Но это хождение по мукам к грибнице смерти на редкость прозаично. Не костлявая с косой и саваном, а… ядреная деревенская девка с кузовком. Умирать — что капусту шинковать, сказал бы циник. Но не Мандельштам ли писал в «Путешествии в Армению»: «А на подмосковных дачах мне почти не приходилось бывать. Ведь не считать же автомобильные поездки в Узкое по Смоленскому шоссе, мимо толстобрюхих бревенчатых изб, где капустные заготовки огородников как ядра с зелеными фитилями. Эти бледно-зеленые капустные бомбы, нагроможденные в безбожном изобилии, отдаленно мне напоминали пирамиду черепов на скучной картине Верещагина» (III, 191). Вот эта деревянная толстобрюхость и капустная скука смерти, ее здоровенный прозаизм, мы бы так сказали, — делают ее образ особенно страшным. Кощунственное, казалось бы, комикованье имени Грибоедова в образе этой смерти — оборотная сторона, реверс его бессмертного величия. К 1905 году относится академическая шутка из третьей Симфонии Андрея Белого «Возврат»:
«Вечерело. Профессор Грибоедов доканчивал свою лекцию „О буддизме“, а профессор Трупов „О грибах“. <…>
Тут столкнулись два седых профессора, маститых до последних пределов. <…> Обменялись кирпичами. Пожелали друг другу всяких благ. И расстались.

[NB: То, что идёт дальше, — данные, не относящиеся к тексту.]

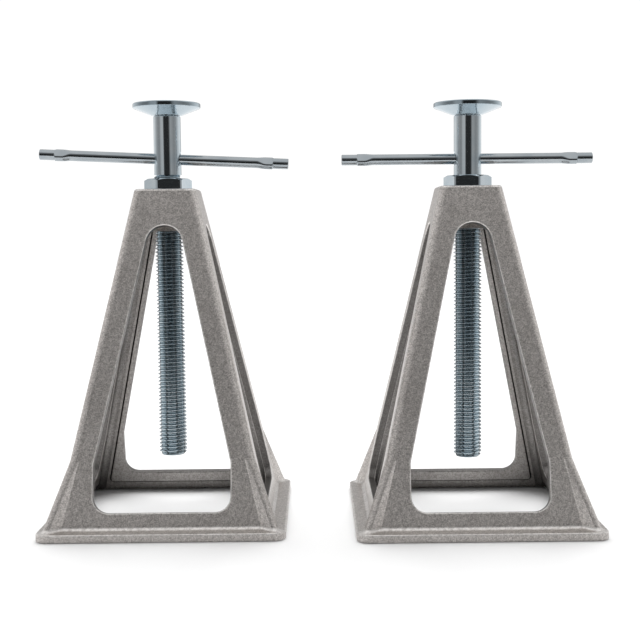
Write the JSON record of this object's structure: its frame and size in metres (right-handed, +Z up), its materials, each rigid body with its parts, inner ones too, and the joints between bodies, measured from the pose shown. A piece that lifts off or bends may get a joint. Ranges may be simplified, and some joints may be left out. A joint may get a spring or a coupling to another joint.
{
  "type": "pair of stack stands",
  "caption": "Pair of cast aluminium pyramid stands, each with a zinc-plated lifting screw, hex nut, swivelling round pad and sliding T-bar.",
  "frame": {"origin": "on the floor, in the middle of the pair's box", "axes": "+X from the left stand to the right stand, -Y the front, +Z up along both screws"},
  "size_m": [0.3746, 0.1662, 0.2815],
  "materials": {
    "cast_aluminium": "blasted casting, matt warm grey, fine grain",
    "zinc_plated_steel": "bright bluish zinc plate, smooth and reflective"
  },
  "bodies": {
    "left_stand": {"left_frame": "cast_aluminium", "left_nut": "zinc_plated_steel"},
    "left_pad": {"left_pad": "zinc_plated_steel"},
    "left_screw": {"left_screw": "zinc_plated_steel"},
    "left_handle": {"left_handle": "zinc_plated_steel"},
    "right_stand": {"right_frame": "cast_aluminium", "right_nut": "zinc_plated_steel"},
    "right_pad": {"right_pad": "zinc_plated_steel"},
    "right_screw": {"right_screw": "zinc_plated_steel"},
    "right_handle": {"right_handle": "zinc_plated_steel"}
  },
  "joints": [
    {"name": "left_lift", "type": "slide", "parent": "left_stand", "child": "left_pad", "axis": [0, 0, 1], "range_m": [-0.0021, 0.1503]},
    {"name": "left_turn", "type": "hinge", "parent": "left_pad", "child": "left_screw", "pos_m": [-0.10175, 0.00375, 0.24], "axis": [0, 0, 1], "range_deg": [-297, 21302]},
    {"name": "left_handle_slide", "type": "slide", "parent": "left_screw", "child": "left_handle", "axis": [0.9988, 0, -0.048], "range_m": [-0.0512, 0.0558]},
    {"name": "right_place", "type": "slide", "parent": "left_stand", "child": "right_stand", "axis": [1, 0, 0], "range_m": [-0.02, 0.3]},
    {"name": "right_lift", "type": "slide", "parent": "right_stand", "child": "right_pad", "axis": [0, 0, 1], "range_m": [0, 0.1524]},
    {"name": "right_turn", "type": "hinge", "parent": "right_pad", "child": "right_screw", "pos_m": [0.10175, -0.00375, 0.24], "axis": [0, 0, 1], "range_deg": [0, 21599]},
    {"name": "right_handle_slide", "type": "slide", "parent": "right_screw", "child": "right_handle", "axis": [1, 0, 0], "range_m": [-0.053, 0.054]}
  ],
  "couplings": [
    {"joint": "left_lift", "follows": "left_turn", "m_per_rad": 0.00040425},
    {"joint": "right_lift", "follows": "right_turn", "m_per_rad": 0.00040425}
  ]
}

На одном кирпиче, красном, озаглавленном „Мухоморы“, рукой автора была сделана надпись: „Глубокоуважаемому Николаю Саввичу Грибоедову от автора“.

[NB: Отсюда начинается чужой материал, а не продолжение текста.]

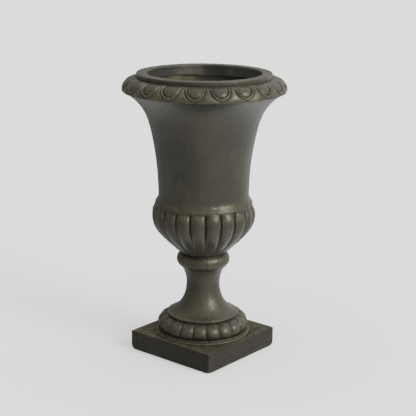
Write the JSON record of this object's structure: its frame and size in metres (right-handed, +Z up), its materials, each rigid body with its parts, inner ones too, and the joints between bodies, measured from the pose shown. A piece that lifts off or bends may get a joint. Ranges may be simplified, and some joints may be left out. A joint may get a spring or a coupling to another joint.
{
  "type": "urn planter",
  "caption": "Tall pedestal urn planter with an egg-and-dart rim, a gadrooned cup and foot, a square plinth and an open planting bowl with a drain plug.",
  "frame": {"origin": "on the floor, under the middle of the square plinth", "axes": "+Z up along the urn's axis; the plinth's sides lie along X and Y; the front seam is at the corner +X -Y"},
  "size_m": [0.455, 0.455, 0.8],
  "materials": {
    "urn_body": "satin antique bronze-black over fibre clay",
    "urn_band": "matt dark paint",
    "raw_laminate": "rough unpainted fibre",
    "plug_rubber": "matt"
  },
  "bodies": {
    "urn": {"right_shell": "urn_body", "left_shell": "urn_body", "rim_band": "urn_band", "bowl_seam_strip_front": "raw_laminate", "bowl_seam_strip_back": "raw_laminate", "pedestal_seam_strip_front": "raw_laminate", "pedestal_seam_strip_back": "raw_laminate", "bowl_floor": "raw_laminate", "base_plate": "raw_laminate"},
    "plug": {"drain_plug": "plug_rubber"}
  },
  "joints": [
    {"name": "drain_plug_lift", "type": "slide", "parent": "urn", "child": "plug", "axis": [0, 0, 1], "range_m": [0, 0.5]}
  ]
}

На другом, цвета засохших листьев, озаглавленном „Гражданственность всех веков и народов“, кто-то, старый, нацарапал: „Праху Петровичу Трупову в знак приязни“.
Уже извозчики везли маститых ученых — одного в Охотный ряд, а другого к Успенью на Могильцах».
Пародийный пассаж Белого непосредственно предшествует хлебниковско-мандельштамовскому освоению имени великого комедиографа. Но подобным образом Белый осваивал и свое собственное имя. «Грибоедовский» смысл его псевдонима был понятен только самым сметливым современникам. Белый неоднократно излагал историю возникновения своего псевдонима, и, надо отдать должное, по нелепости своей она была прутковско-соловьевской. Но в своих воспоминаниях Белый никогда не комментировал предложения М. С. Соловьева: «„Симфонию“ сдали в набор, псевдонима же не было; мне, как студенту, нельзя было, ради отца, появиться в печати Бугаевым, и я придумываю псевдоним: „Буревой“.
— „Скажут — Бори вой!“ — иронизировал М. С., и тут же придумал он: „Белый“».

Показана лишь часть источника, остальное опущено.